To mitigate these effects, we propose GA-LoRA, a geometry-aware framework for LoRA-based alignment. GA-LoRA combines two complementary mechanisms. The first is objective-level reweighting: GA-LoRA-Norm balances gradient magnitudes within the LoRA trainable space, while GA-LoRA-Geo estimates per-objective projection attenuation and rescales objective weights using inverse attenuation factors. The second is adaptive subspace refinement, which periodically refactors accumulated LoRA updates using randomized singular value decomposition (SVD) to better align the adapter subspace with realized update directions.

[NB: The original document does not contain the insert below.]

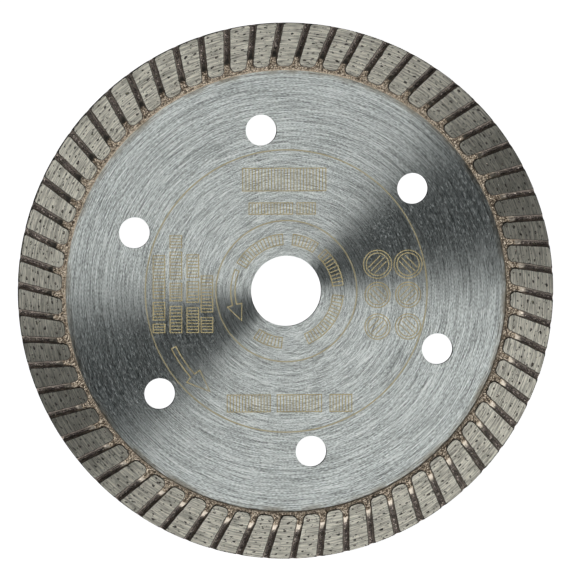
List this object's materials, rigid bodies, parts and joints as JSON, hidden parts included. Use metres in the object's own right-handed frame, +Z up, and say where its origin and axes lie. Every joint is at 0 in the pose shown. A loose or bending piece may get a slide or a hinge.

We evaluate GA-LoRA on four instruction-tuned models, Llama 3.2 1B/3B and Qwen 3 4B/8B, fine-tuned with Direct Preference Optimization (DPO) on preference data targeting helpfulness, honesty, and harmlessness. Across preference-internal evaluations, GA-LoRA-Geo generally improves preference accuracy and often reduces reference drift relative to standard LoRA, with particularly strong gains on harmlessness-labeled validation pairs and larger models. Ablation studies indicate that objective reweighting and subspace refinement provide complementary benefits. Downstream alignment benchmarks show more heterogeneous behavior, highlighting that geometry-aware correction improves the fidelity of the optimization process but does not by itself guarantee uniform behavioral gains. Overall, the results show that LoRA-induced geometry is an important and measurable factor in multi-objective alignment, and that projection-aware correction is a promising direction for safer and more faithful parameter-efficient fine-tuning.